Bird People takes a mystical flight

    1 of 2 2 of 2

      Starring Josh Charles and Anaïs Demoustier. In English and French, with English subtitles. Rating unavailable.

      What do you get when you bump The Good Wife’s Will Gardner into a French free spirit ready for a life-changing experience? Bird People will answer that question, along with several others you didn’t even know you were asking.

      The two-hour tale is roughly bifurcated between its lead characters. Seen on the way to Paris is Gary Newman (Josh Charles), a Silicon Valley engineer who’s part of the plan to open a massive plant in Dubai. First day in town, he decides to quit everything—the project, his company, his line of work, and even his family—and just camp out at the airport Hilton while setting his hawkish features to figure out what comes next.

      The other main subject is freckle-faced young Audrey Camuzet (up-and-comer Anaïs Demoustier), whom we meet taking a train to work as a maid at that same hotel. She’s among passengers whose private thoughts are shared with us while we try to figure out who matters to the story.

      In a sense, story doesn’t matter much to writer-director Pascale Ferran, best known for her 2006 D. H. Lawrence adaptation, Lady Chatterley, likewise shot by inventive cinematographer Julien Hirsch. As in that effort, Ferran is concerned with the painful disjuncture between social constraints and the impulses of nature, although here the existentialism turns whimsical. She’s just as invested in side characters, such as the suave desk agent (Roschdy Zem) who’s secretly sleeping in his car, or any of the folks floating through the airport.

      Audrey is working full-time, although her parents think she’s still attending university. And when we follow her home, she spends the evening staring into other people’s windows, like a Gallic Rear Window. That’s about it for background. It was a mistake, then, to give so much weight to Gary’s situation. A long Skype argument with his predictably angry wife (Radha Mitchell) adds nothing to our understanding.

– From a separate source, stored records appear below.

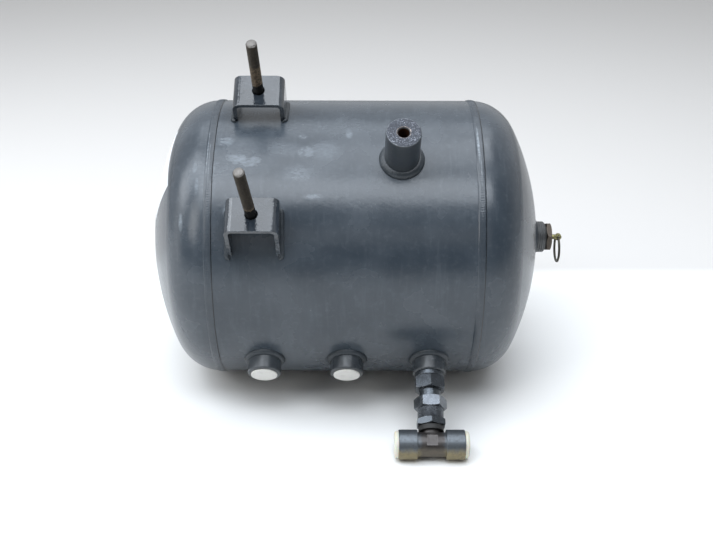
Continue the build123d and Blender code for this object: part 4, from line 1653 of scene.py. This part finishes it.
@dataclass
class Studio:
    """Pale floor, soft lights and the camera."""

    layout: Layout
    eye: Triple = (-0.0059, -0.9453, 0.6054)
    pitch: float = 27.264
    yaw: float = -0.016
    roll: float = -0.2
    lens: float = 52.95
    sensor: float = 36.0
    floor_size: float = 14.0
    panels: tuple[Panel, ...] = (
        Panel("ceiling_back", (0.0, 0.75, 1.60), (1.8, 0.7), 1.6),
        Panel("ceiling_middle", (0.0, 0.0, 1.75), (1.8, 0.7), 3.3),
        Panel("ceiling_front", (0.0, -0.75, 1.60), (1.8, 0.6), 5.6),
        Panel("ceiling_left", (-1.25, -0.1, 1.35), (0.7, 1.4), 4.0),
        Panel("left", (-1.6, -0.2, 0.6), (0.7, 1.4), 1.2, (1.0, 0.985, 0.96)),
        Panel("left_front", (-1.2, -1.2, 1.1), (0.6, 0.9), 3.8, (1.0, 0.985, 0.96)),
        Panel("front", (0.1, -1.7, 1.0), (1.6, 0.5), 0.6, (1.0, 0.985, 0.96)),
    )

    def build(self) -> None:
        """Sets the stage."""
        self.floor()
        self.world()
        self.lights()
        self.camera()
        bpy.context.scene.view_settings.view_transform = "Standard"

    def floor(self) -> None:
        """Large pale sheet under everything."""
        work = bmesh.new()
        bmesh.ops.create_grid(work, x_segments=8, y_segments=8, size=self.floor_size / 2)
        mesh = bpy.data.meshes.new("floor")
        work.to_mesh(mesh)
        work.free()
        mesh.materials.append(Palette.FLOOR.material())
        new_object("floor", mesh)

    def world(self) -> None:
        """Even pale room, darker towards the viewer's side."""
        world = bpy.data.worlds.new("studio")
        bpy.context.scene.world = world
        world.use_nodes = True
        graph = Graph(world.node_tree)
        direction = graph.add("ShaderNodeTexCoord").outputs["Generated"]
        _, back, up = graph.parts(direction)
        behind = graph.step(back, -0.6, 0.5)
        colour = graph.mix(behind, (0.03, 0.031, 0.033), (0.70, 0.71, 0.72))
        backdrop = world.node_tree.nodes["Background"]
        graph.feed(backdrop.inputs["Color"], colour)
        backdrop.inputs["Strength"].default_value = 1.0

    def lights(self) -> None:
        """Hangs the panels, each facing the vessel."""
        for panel in self.panels:
            lamp = bpy.data.lights.new(panel.name, "AREA")
            lamp.shape = "RECTANGLE"
            lamp.size, lamp.size_y = panel.size
            lamp.energy = math.pi * panel.size[0] * panel.size[1] * panel.brightness
            lamp.color = panel.tint
            made = bpy.data.objects.new(panel.name, lamp)
            bpy.context.scene.collection.objects.link(made)
            made.location = panel.place
            aim = self.layout.middle - Vector(panel.place)
            made.rotation_euler = aim.to_track_quat("-Z", "Y").to_euler()

    def camera(self) -> None:
        """Camera above the front of the vessel, looking down along +Y."""
        data = bpy.data.cameras.new("camera")
        data.lens, data.sensor_width, data.sensor_fit = self.lens, self.sensor, "HORIZONTAL"
        data.clip_start, data.clip_end = 0.05, 60.0
        made = bpy.data.objects.new("camera", data)
        bpy.context.scene.collection.objects.link(made)
        made.location = self.eye
        made.rotation_euler = tuple(math.radians(a) for a in (90 - self.pitch, self.roll, self.yaw))
        bpy.context.scene.camera = made


def main() -> None:
    """Builds every sub-assembly in order, then the studio."""
    logging.basicConfig(level=logging.INFO, format="%(name)s: %(message)s")
    layout = Layout.read()
    spread = 68 * MM
    assemblies = [
        Vessel(layout),
        Bosses(layout),
        Bracket(layout, "upper", spread, dirt_top=36 * MM),
        Bracket(layout, "lower", -spread, dirt_top=14 * MM),
        DrainValve(),
        NonReturnValve(layout),
        Tee(layout),
        PortPlugs(),
        TypeLabel(layout),
        Studio(layout),
    ]
    for assembly in assemblies:
        log.info("building %s", type(assembly).__name__)
        assembly.build()


if __name__ == "__main__":
    main()
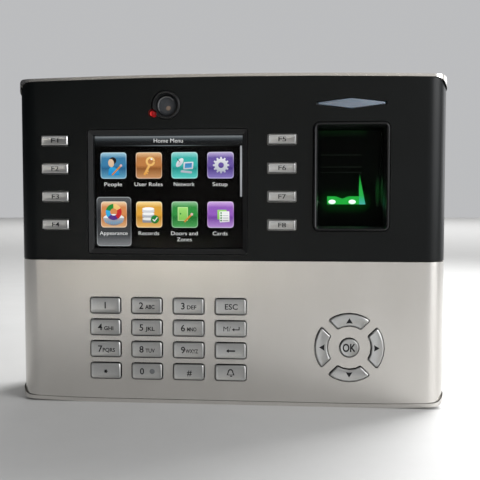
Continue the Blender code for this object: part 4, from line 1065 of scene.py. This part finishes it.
def area_light(name, location, target, size, power, opening=180.0, color=(1.0, 1.0, 1.0)):
    data = bpy.data.lights.new(name, "AREA")
    data.shape = "RECTANGLE"
    data.size, data.size_y = size
    data.energy = power
    data.spread = math.radians(opening)
    data.color = color
    light = bpy.data.objects.new(name, data)
    light.location = location
    light.rotation_euler = (Vector(target) - Vector(location)).to_track_quat("-Z", "Y").to_euler()
    light.visible_camera = False
    bpy.context.scene.collection.objects.link(light)


def below(location):
    """The point of the floor under the location."""
    return (location[0], location[1], 0.0)


def make_lights():
    area_light("right", (0.6, -0.35, 0.45), (0.0, 0.0, 0.08), (0.4, 0.4), 2.2)
    area_light("back_rim", (0.5, 0.6, 0.75), (0.1, 0.1, 0.1), (0.6, 0.4), 6.0, 110.0)
    # pools of light on the floor: two in front, which the silver cover reflects, and one far behind
    left, right, far = (-0.28, -1.1, 0.6), (0.22, -1.1, 0.6), (0.2, 2.2, 1.8)
    area_light("front_pool_left", left, below(left), (0.3, 0.4), 7.5, 70.0, (1.0, 0.92, 0.81))
    area_light("front_pool_right", right, below(right), (0.25, 0.4), 1.2, 70.0, (1.0, 0.98, 0.95))
    area_light("far_floor", far, below(far), (3.0, 1.5), 26.0, 120.0)


CAMERA_PLACE = (35.4, -350.0, 97.4)
CAMERA_PITCH = math.radians(-3.05)
CAMERA_YAW = math.radians(4.81)
CAMERA_LENS = 56.115


def make_camera():
    data = bpy.data.cameras.new("camera")
    data.lens = CAMERA_LENS
    data.sensor_width = 36.0
    data.clip_start = 0.01
    camera = bpy.data.objects.new("camera", data)
    camera.location = place(*CAMERA_PLACE)
    camera.rotation_euler = (math.pi / 2 + CAMERA_PITCH, 0.0, CAMERA_YAW)
    bpy.context.scene.collection.objects.link(camera)
    bpy.context.scene.camera = camera


def dress_nodes():
    for name, obj in frame["nodes"].items():
        obj.data.materials.clear()
        obj.data.materials.append(FINISHES[SLOT_OF[name]])


make_camera()
make_stage()
make_world()
make_lights()
dress_nodes()
make_shells()
make_housing_screws()
make_security_screw()
make_connector_details()
make_screen()
make_legends()
make_camera_parts()
make_status_light()
make_fingerprint_light()
bpy.context.scene.view_settings.view_transform = "Standard"
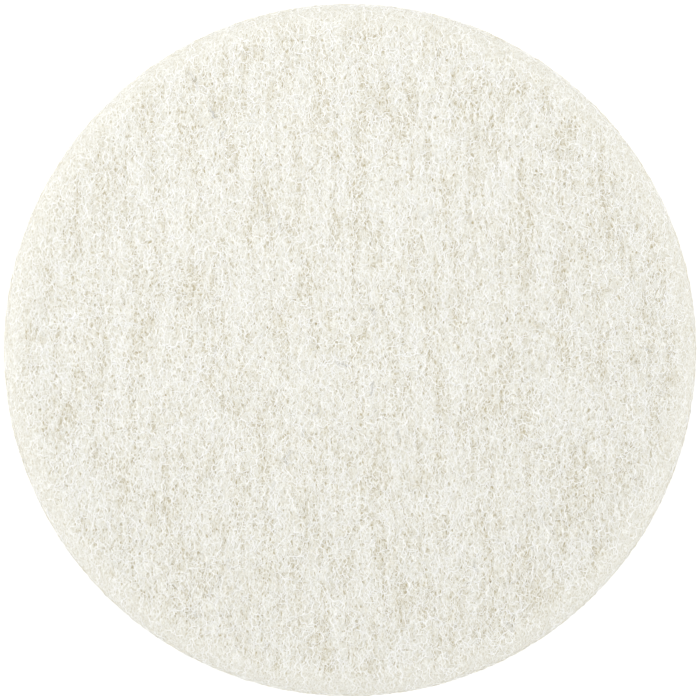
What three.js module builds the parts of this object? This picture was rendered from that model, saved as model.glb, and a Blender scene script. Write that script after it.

      Still, the banality of the first half makes the payoff even more gratifying, when the already birdlike Audrey goes through, shall we say, a sudden transformation that carries us through the hotel corridors and out into the airways above Charles de Gaulle and beyond. It’s a mystical flight that may leave some viewers cold, but this gently satisfying movie will strike sweet chords with many who’ve fantasized about getting out of themselves, quick.